(GOAL) The first line to copy is the one with "return block"; the last is the one with "imported = [obj". Copy each line in that range exactly, leaving out all others.
** Begin DATA SHOWN **
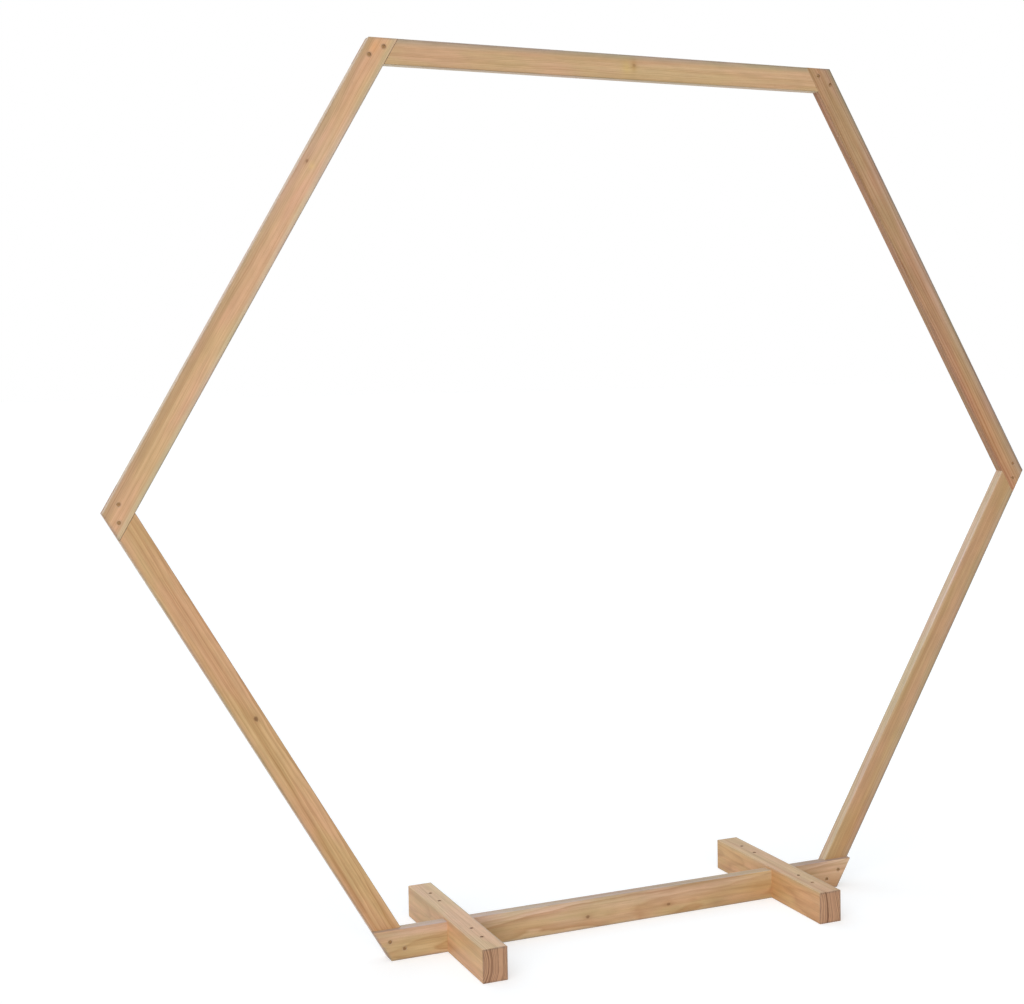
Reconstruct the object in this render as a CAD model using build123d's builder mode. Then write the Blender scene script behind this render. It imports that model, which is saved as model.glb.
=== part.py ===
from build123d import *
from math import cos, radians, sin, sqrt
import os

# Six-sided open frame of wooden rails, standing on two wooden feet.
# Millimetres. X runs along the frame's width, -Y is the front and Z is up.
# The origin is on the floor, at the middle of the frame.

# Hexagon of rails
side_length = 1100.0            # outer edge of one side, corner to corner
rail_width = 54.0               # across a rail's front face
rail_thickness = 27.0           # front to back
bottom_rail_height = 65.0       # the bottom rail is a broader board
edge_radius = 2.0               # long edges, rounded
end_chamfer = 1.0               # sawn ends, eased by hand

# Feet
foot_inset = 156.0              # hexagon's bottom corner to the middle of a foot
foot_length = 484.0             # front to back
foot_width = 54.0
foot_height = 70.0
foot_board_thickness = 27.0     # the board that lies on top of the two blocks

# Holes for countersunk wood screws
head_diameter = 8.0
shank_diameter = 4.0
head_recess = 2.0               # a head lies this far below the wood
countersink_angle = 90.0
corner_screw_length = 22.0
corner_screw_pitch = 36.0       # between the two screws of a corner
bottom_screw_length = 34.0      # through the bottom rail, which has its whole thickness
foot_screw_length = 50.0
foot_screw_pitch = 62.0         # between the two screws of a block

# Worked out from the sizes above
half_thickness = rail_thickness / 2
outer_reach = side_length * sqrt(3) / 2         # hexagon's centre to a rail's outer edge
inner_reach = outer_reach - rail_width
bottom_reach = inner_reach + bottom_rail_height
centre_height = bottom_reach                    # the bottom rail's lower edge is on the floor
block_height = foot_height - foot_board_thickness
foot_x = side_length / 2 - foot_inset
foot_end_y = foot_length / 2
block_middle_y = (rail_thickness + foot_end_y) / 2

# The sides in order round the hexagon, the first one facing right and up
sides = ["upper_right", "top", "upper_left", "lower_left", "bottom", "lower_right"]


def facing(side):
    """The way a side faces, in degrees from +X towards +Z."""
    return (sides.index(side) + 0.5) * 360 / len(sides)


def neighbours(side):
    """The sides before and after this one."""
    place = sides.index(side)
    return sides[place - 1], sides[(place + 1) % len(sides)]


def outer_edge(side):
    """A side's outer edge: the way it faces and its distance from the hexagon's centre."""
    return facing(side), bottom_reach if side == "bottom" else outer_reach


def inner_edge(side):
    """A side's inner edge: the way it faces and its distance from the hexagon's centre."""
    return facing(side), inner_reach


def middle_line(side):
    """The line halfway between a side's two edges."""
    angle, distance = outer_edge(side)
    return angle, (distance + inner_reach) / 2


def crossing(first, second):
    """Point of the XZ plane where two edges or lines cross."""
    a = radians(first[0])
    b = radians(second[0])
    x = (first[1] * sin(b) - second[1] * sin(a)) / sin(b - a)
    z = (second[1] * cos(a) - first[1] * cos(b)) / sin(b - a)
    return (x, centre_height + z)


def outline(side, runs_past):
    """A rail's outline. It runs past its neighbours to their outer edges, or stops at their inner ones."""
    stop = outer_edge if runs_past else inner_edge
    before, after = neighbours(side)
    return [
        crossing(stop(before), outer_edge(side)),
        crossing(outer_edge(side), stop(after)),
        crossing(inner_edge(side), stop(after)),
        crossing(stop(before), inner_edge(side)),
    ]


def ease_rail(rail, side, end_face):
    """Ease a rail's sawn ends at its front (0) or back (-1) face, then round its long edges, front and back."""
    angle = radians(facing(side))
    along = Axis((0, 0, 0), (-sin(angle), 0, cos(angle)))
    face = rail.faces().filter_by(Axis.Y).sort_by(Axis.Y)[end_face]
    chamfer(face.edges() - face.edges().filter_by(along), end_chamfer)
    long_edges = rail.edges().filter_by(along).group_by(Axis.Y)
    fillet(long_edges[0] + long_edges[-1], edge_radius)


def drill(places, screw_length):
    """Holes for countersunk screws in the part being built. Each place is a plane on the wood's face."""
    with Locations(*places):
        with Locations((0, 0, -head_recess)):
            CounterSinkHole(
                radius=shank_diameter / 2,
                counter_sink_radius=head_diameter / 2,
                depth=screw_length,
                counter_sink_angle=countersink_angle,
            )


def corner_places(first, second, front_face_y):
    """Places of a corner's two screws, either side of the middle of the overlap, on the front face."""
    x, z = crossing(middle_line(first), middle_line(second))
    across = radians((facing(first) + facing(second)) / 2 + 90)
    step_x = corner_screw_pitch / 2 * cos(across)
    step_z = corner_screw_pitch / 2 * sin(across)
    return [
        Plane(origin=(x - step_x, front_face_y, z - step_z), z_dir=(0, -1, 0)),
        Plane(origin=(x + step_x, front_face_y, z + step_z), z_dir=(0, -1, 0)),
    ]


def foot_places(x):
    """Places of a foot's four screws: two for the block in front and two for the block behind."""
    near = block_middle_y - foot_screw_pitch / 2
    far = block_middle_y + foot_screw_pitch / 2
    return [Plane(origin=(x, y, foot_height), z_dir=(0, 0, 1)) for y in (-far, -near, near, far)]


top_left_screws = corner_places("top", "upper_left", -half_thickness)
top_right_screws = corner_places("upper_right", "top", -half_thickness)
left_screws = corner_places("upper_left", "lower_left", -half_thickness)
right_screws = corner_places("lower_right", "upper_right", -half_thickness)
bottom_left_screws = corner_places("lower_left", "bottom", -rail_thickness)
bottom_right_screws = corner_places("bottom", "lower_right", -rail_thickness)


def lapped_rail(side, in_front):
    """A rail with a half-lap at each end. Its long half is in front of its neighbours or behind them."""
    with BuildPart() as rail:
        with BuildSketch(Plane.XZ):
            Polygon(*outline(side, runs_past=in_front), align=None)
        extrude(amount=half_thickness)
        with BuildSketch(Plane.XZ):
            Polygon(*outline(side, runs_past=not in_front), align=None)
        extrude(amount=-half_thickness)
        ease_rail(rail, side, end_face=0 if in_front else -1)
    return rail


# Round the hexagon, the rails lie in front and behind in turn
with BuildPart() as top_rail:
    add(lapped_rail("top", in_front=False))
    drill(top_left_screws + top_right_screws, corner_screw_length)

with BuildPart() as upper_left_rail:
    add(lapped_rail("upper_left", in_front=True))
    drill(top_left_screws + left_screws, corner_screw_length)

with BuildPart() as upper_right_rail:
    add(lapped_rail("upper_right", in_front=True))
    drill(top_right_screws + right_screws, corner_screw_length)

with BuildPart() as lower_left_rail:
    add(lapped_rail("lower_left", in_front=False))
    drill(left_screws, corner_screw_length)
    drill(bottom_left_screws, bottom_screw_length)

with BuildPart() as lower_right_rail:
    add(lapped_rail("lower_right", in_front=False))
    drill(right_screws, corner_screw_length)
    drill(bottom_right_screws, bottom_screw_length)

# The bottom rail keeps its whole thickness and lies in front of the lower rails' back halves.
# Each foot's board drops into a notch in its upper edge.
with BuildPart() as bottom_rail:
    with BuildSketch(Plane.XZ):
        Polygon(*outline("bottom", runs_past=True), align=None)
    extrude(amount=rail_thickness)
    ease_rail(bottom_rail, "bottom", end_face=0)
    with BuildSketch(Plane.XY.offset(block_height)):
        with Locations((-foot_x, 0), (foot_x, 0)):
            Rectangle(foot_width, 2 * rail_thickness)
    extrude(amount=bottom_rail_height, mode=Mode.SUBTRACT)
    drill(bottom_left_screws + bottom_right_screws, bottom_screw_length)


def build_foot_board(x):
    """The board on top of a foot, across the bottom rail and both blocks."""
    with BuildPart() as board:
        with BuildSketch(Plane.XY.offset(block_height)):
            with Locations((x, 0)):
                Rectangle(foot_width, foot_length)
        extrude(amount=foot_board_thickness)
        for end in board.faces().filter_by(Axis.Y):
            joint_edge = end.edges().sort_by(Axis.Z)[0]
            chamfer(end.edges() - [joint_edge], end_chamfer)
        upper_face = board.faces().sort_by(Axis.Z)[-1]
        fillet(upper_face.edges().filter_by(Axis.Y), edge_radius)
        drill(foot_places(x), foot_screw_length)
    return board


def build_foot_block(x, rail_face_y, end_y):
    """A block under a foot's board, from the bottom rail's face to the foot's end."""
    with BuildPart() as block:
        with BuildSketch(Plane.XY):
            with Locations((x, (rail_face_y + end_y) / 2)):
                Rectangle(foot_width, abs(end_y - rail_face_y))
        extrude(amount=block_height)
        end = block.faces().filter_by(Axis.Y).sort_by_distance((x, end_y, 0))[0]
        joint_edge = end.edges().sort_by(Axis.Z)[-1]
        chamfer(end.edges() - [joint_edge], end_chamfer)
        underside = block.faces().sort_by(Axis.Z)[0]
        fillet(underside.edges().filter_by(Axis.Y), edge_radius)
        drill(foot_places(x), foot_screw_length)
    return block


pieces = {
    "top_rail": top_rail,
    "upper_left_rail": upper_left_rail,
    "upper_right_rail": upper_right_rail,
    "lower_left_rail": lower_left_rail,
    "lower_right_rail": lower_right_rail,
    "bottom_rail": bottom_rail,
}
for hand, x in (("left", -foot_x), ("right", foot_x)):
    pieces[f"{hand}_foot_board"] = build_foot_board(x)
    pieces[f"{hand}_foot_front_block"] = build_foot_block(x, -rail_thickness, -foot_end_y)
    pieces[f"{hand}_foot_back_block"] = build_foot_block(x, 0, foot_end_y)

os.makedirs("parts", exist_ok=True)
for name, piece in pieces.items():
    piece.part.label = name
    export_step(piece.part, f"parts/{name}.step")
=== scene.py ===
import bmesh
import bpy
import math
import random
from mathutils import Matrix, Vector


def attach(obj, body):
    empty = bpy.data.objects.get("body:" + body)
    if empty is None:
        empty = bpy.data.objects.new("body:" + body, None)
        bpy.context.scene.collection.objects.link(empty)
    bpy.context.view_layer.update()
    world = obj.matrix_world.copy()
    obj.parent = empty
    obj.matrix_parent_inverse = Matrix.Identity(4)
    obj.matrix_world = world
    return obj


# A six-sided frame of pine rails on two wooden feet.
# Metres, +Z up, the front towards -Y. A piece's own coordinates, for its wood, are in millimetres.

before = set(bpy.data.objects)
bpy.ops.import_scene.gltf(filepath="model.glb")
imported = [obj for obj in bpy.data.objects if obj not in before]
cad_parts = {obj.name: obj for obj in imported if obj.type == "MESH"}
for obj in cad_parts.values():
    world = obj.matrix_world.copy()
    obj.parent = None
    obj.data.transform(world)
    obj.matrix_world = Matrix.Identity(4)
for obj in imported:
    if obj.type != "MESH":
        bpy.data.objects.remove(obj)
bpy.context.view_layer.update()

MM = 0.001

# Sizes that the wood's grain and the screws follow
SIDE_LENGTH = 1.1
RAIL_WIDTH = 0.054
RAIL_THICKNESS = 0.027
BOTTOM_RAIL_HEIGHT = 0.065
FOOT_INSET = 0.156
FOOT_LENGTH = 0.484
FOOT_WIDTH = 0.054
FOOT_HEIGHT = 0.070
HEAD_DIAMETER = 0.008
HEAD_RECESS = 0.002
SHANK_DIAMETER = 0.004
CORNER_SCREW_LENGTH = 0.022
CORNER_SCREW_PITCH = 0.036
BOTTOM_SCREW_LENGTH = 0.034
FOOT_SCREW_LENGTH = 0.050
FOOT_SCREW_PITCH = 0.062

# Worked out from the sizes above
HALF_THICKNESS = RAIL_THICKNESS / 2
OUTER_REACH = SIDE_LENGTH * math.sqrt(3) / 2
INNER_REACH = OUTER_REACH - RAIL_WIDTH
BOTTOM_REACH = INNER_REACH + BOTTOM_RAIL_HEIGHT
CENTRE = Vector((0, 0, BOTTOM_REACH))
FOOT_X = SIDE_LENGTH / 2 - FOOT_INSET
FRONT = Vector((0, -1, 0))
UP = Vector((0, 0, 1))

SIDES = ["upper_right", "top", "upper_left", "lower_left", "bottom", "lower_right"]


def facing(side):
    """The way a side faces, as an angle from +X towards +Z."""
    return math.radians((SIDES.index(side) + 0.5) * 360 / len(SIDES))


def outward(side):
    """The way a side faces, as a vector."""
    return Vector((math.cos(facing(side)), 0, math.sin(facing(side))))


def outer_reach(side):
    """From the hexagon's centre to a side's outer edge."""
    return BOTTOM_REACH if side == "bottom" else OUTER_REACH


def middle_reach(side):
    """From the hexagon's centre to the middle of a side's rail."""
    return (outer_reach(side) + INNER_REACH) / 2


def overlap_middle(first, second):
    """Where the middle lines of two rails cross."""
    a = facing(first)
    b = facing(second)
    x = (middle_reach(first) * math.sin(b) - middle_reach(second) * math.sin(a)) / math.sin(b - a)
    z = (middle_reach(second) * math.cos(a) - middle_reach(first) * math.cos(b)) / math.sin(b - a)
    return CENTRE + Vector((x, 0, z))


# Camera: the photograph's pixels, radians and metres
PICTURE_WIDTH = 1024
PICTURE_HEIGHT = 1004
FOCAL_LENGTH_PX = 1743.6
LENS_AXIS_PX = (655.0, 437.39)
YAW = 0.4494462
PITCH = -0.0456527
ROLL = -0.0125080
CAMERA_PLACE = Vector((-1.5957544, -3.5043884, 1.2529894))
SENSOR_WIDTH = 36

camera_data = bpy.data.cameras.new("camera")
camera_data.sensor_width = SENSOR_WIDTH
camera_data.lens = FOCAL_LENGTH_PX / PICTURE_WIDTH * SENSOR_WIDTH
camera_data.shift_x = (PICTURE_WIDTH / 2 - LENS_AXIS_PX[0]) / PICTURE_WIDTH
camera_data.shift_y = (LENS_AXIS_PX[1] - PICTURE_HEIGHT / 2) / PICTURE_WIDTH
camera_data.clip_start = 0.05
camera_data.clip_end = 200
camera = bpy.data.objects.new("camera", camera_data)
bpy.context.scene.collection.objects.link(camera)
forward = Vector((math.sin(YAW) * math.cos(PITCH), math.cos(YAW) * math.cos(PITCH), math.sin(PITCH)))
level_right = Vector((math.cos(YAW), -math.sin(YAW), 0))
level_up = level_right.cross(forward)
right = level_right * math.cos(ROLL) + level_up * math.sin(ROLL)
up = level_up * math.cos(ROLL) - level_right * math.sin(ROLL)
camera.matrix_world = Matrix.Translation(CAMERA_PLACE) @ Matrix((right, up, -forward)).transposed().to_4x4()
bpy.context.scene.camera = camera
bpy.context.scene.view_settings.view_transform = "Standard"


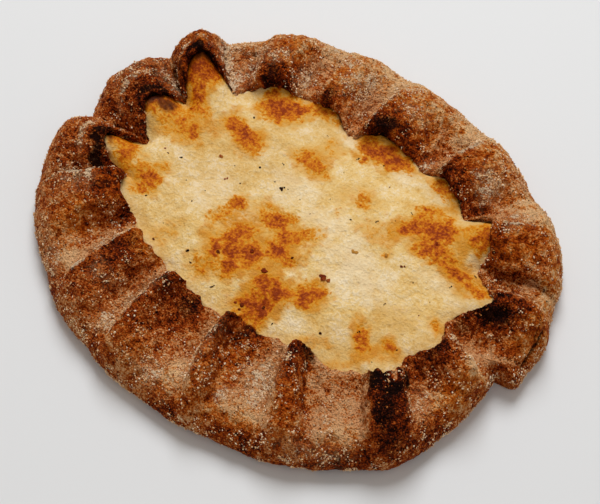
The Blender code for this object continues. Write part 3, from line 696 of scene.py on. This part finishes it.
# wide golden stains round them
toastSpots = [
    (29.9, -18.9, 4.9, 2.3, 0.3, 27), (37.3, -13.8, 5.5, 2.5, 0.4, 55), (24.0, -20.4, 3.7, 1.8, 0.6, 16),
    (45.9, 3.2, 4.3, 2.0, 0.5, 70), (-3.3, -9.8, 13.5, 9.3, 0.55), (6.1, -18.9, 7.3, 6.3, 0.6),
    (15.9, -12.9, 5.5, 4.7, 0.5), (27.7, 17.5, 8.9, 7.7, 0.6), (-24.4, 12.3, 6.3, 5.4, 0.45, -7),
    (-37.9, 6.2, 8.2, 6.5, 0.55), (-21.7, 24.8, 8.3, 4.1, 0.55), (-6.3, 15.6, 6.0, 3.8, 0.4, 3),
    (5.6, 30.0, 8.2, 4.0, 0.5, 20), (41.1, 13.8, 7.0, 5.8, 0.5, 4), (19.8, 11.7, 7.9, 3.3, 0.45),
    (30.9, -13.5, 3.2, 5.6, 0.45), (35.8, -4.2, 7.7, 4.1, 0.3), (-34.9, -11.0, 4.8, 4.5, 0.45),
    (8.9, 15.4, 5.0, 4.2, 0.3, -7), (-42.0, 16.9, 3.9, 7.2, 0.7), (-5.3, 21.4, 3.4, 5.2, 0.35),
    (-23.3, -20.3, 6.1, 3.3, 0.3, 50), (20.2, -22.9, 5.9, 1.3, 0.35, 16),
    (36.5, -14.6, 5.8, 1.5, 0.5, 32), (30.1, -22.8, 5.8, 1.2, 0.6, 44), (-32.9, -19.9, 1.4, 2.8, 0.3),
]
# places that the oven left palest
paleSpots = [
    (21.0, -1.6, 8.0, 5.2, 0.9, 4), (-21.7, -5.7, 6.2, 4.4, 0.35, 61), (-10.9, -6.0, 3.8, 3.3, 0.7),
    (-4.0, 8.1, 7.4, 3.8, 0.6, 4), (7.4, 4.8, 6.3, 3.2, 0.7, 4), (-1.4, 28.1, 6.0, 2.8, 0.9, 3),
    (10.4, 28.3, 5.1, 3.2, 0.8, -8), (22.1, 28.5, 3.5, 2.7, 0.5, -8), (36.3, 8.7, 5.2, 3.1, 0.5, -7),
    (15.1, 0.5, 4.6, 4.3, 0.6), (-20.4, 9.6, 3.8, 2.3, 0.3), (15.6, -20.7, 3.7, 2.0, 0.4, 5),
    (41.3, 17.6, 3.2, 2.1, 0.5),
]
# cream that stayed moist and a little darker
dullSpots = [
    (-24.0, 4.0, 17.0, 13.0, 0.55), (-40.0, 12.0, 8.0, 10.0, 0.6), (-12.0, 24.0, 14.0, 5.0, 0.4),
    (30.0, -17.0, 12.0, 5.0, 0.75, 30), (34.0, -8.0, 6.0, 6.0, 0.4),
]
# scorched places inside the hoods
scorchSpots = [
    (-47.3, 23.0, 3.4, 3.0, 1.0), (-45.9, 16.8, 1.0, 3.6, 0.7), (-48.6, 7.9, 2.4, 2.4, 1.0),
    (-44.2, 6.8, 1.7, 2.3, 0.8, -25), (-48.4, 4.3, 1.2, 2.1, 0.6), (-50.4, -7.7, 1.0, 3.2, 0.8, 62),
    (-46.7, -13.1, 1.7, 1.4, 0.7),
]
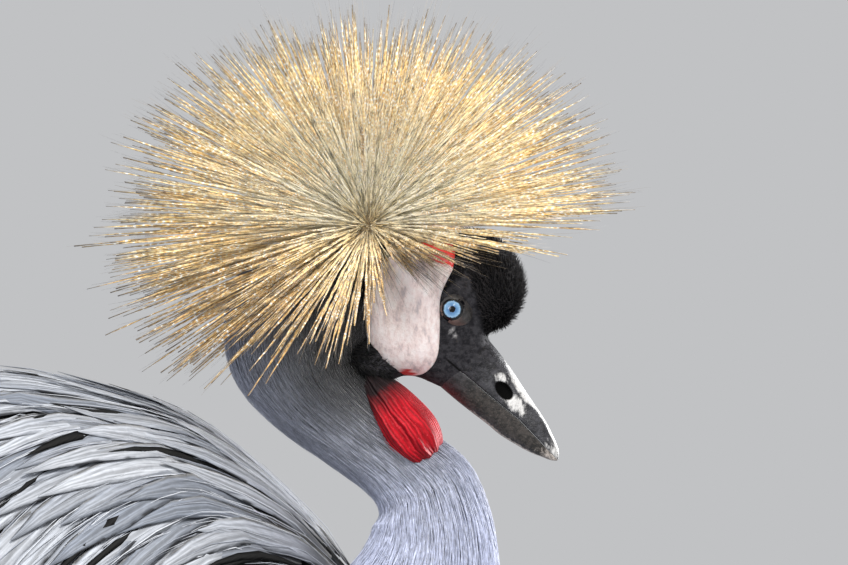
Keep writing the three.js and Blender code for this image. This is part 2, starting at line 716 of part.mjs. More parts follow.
** End DATA SHOWN **
(WRITTEN RESPONSE)
    return block


pieces = {
    "top_rail": top_rail,
    "upper_left_rail": upper_left_rail,
    "upper_right_rail": upper_right_rail,
    "lower_left_rail": lower_left_rail,
    "lower_right_rail": lower_right_rail,
    "bottom_rail": bottom_rail,
}
for hand, x in (("left", -foot_x), ("right", foot_x)):
    pieces[f"{hand}_foot_board"] = build_foot_board(x)
    pieces[f"{hand}_foot_front_block"] = build_foot_block(x, -rail_thickness, -foot_end_y)
    pieces[f"{hand}_foot_back_block"] = build_foot_block(x, 0, foot_end_y)

os.makedirs("parts", exist_ok=True)
for name, piece in pieces.items():
    piece.part.label = name
    export_step(piece.part, f"parts/{name}.step")
=== scene.py ===
import bmesh
import bpy
import math
import random
from mathutils import Matrix, Vector


def attach(obj, body):
    empty = bpy.data.objects.get("body:" + body)
    if empty is None:
        empty = bpy.data.objects.new("body:" + body, None)
        bpy.context.scene.collection.objects.link(empty)
    bpy.context.view_layer.update()
    world = obj.matrix_world.copy()
    obj.parent = empty
    obj.matrix_parent_inverse = Matrix.Identity(4)
    obj.matrix_world = world
    return obj


# A six-sided frame of pine rails on two wooden feet.
# Metres, +Z up, the front towards -Y. A piece's own coordinates, for its wood, are in millimetres.

before = set(bpy.data.objects)
bpy.ops.import_scene.gltf(filepath="model.glb")
imported = [obj for obj in bpy.data.objects if obj not in before]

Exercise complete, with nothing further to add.